- _What is required_: Count every line in the entries that follow where the word "else" appears, then state only the total.

- _Records supplied_:
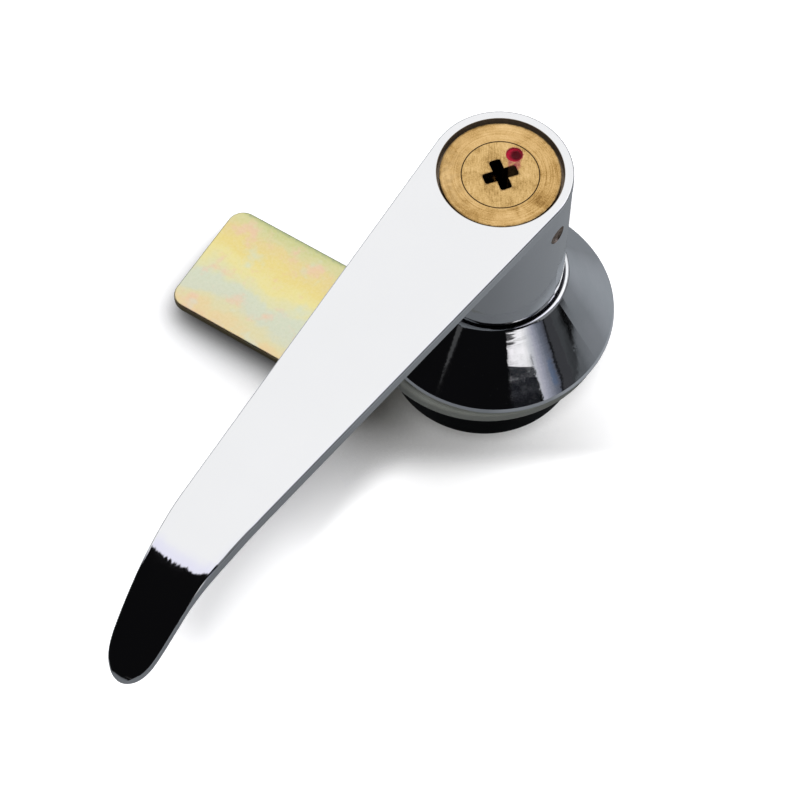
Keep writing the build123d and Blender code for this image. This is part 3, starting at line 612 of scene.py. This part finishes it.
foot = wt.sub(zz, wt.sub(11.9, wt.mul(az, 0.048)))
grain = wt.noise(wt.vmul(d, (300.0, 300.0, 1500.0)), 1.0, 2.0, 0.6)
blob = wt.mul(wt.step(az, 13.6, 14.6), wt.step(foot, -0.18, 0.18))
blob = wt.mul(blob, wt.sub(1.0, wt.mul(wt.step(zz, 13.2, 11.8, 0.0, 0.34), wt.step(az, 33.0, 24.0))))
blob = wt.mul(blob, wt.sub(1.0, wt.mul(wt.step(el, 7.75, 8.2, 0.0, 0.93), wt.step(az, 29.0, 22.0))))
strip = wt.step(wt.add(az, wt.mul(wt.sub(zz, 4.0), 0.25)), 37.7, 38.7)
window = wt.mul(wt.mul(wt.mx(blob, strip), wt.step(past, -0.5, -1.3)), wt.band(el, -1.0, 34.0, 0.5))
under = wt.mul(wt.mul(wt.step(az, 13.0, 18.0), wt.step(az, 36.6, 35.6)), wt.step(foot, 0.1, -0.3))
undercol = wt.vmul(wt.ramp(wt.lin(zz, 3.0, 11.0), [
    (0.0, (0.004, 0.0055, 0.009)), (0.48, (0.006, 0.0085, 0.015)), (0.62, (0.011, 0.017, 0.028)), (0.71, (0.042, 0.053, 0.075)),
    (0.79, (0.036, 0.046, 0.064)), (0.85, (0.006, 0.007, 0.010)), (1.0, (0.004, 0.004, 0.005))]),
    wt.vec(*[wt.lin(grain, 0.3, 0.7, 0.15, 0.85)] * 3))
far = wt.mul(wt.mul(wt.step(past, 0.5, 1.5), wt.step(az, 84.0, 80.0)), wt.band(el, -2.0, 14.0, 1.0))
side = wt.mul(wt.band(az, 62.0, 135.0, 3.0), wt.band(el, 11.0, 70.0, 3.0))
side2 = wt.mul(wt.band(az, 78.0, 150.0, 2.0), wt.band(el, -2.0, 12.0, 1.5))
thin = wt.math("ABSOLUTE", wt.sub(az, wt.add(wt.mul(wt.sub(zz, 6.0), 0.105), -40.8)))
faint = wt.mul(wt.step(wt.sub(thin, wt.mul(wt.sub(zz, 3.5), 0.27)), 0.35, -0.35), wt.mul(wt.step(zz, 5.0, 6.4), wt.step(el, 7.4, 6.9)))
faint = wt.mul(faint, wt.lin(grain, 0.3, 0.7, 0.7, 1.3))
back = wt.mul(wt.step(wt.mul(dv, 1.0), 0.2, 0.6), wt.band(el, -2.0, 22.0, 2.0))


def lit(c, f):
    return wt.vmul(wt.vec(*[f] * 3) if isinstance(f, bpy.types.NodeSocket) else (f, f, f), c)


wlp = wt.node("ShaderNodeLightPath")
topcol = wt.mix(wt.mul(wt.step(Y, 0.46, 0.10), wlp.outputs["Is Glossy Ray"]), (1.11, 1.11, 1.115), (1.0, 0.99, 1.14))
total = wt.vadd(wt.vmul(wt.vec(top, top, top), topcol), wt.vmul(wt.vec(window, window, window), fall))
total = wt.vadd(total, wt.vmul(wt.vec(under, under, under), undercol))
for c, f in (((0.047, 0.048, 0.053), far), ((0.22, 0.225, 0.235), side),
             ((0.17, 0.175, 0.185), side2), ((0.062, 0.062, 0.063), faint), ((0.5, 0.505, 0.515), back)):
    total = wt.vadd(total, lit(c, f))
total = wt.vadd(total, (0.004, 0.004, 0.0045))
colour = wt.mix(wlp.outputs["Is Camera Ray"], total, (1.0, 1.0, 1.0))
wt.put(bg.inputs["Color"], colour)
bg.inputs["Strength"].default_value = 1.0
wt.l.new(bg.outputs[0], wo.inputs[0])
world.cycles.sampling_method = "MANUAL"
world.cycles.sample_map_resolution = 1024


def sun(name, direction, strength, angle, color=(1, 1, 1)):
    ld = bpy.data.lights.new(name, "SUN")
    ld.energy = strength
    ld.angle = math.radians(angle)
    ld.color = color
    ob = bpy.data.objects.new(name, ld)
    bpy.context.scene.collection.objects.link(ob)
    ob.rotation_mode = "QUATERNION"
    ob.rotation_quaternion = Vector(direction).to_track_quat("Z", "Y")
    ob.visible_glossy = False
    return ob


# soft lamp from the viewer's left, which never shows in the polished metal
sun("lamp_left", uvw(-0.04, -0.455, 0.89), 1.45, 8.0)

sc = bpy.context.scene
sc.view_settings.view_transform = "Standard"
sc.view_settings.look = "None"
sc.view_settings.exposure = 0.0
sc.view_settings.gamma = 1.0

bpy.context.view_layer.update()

* * *

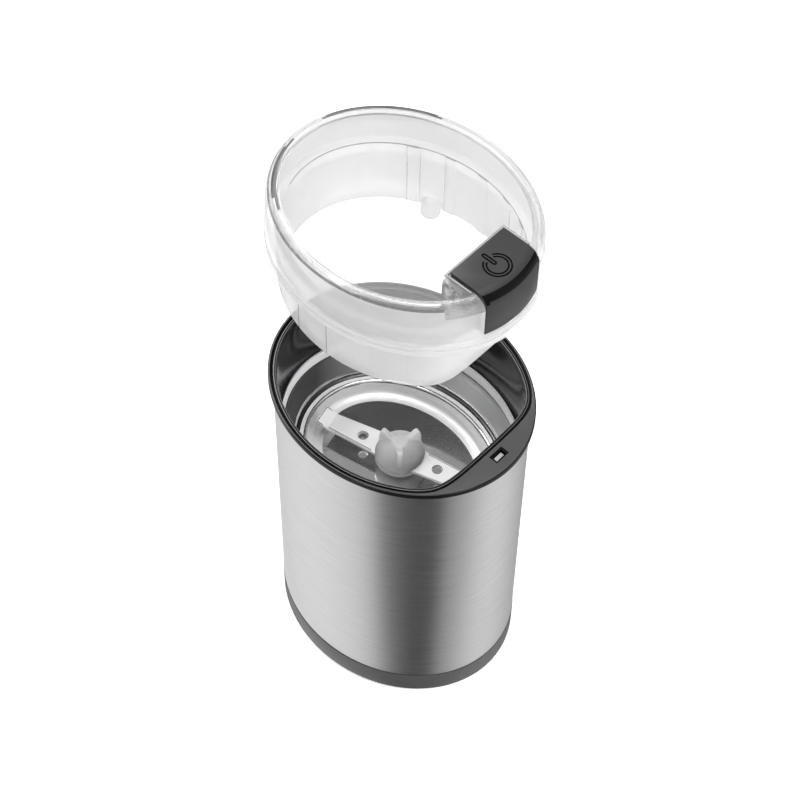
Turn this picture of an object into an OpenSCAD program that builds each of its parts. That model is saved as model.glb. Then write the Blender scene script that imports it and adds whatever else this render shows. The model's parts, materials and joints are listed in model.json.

- _Right answer_: 2